Tephrochronology of the Miocene Monterey and Modelo Formations, California Available to Purchase
ABSTRACT Tuff beds (volcanic ash beds and tuffs) have been known in the Miocene Monterey and Modelo Formations since they were initially described nearly 100 yr ago. Yet, these tephra layers have remained largely ignored. The ages and correlation of the Monterey and Modelo Formations are predominantly based on associated biostratigraphy. Here, we combined tephrochronology and biostratigraphy to provide more precise numerical age control for eight sedimentary sequences of the Monterey and Modelo Formations from Monterey County to Orange County in California. We correlated 38 tephra beds in the Monterey and Modelo Formations to 26 different dated tephra layers found mainly in nonmarine sequences in Nevada, Idaho, and New Mexico. We also present geochemical data for an additional 19 tephra layers in the Monterey and Modelo Formations, for which there are no known correlative tephra layers, and geochemical data for another 11 previously uncharacterized tephra layers in other areas of western North America. Correlated tephra layers range in age from 16 to 7 Ma; 31 tephra layers erupted from volcanic centers of the Snake River Plain, northern Nevada to eastern Idaho; 13 other tephra layers erupted from the Southern Nevada volcanic field; and the eruptive source is unknown for 12 other tephra layers.
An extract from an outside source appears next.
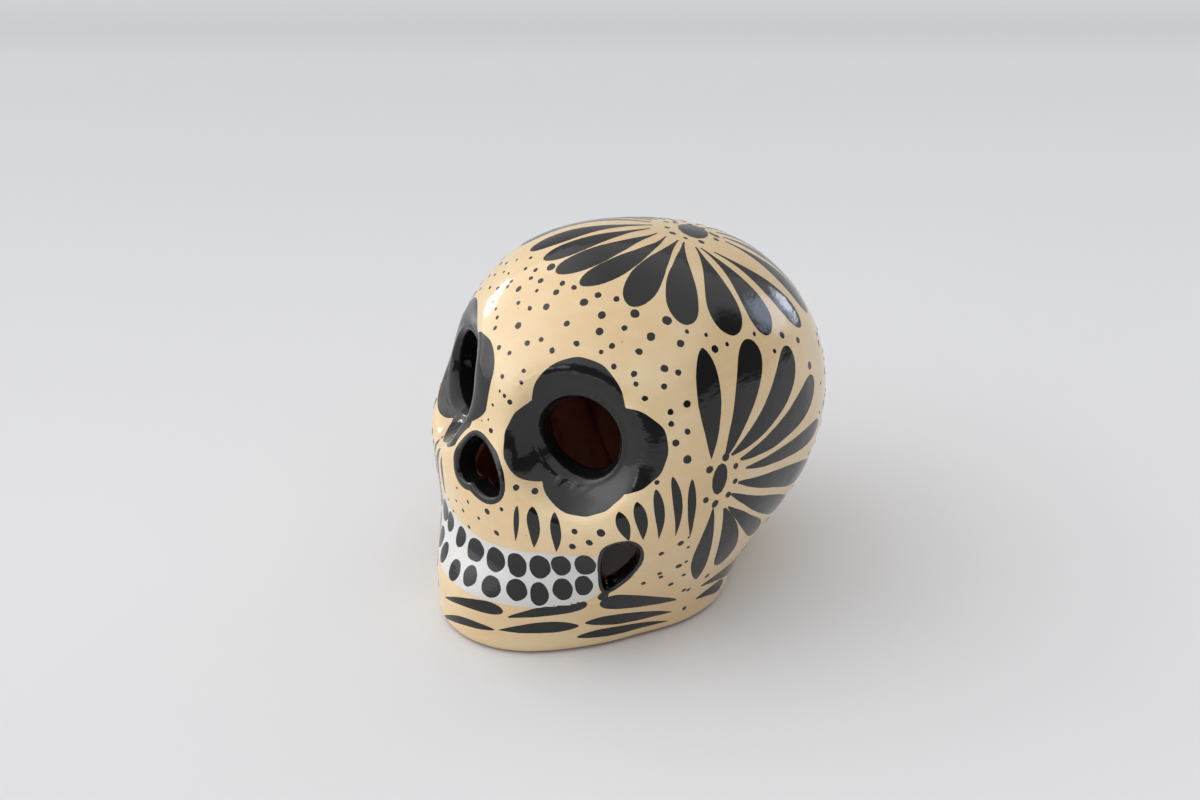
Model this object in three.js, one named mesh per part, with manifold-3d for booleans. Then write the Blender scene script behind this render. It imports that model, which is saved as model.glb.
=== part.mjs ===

These tephra layers provide new time-stratigraphic markers for the Monterey and Modelo Formations and for other marine and nonmarine sequences in western North America. We identified tephra deposits of four supereruptions as much as 1200 km from the eruptive sources: Rainier Mesa (Southern Nevada volcanic field) and Cougar Point Tuff XI, Cougar Point Tuff XIII, and McMullen Creek (all Snake River Plain).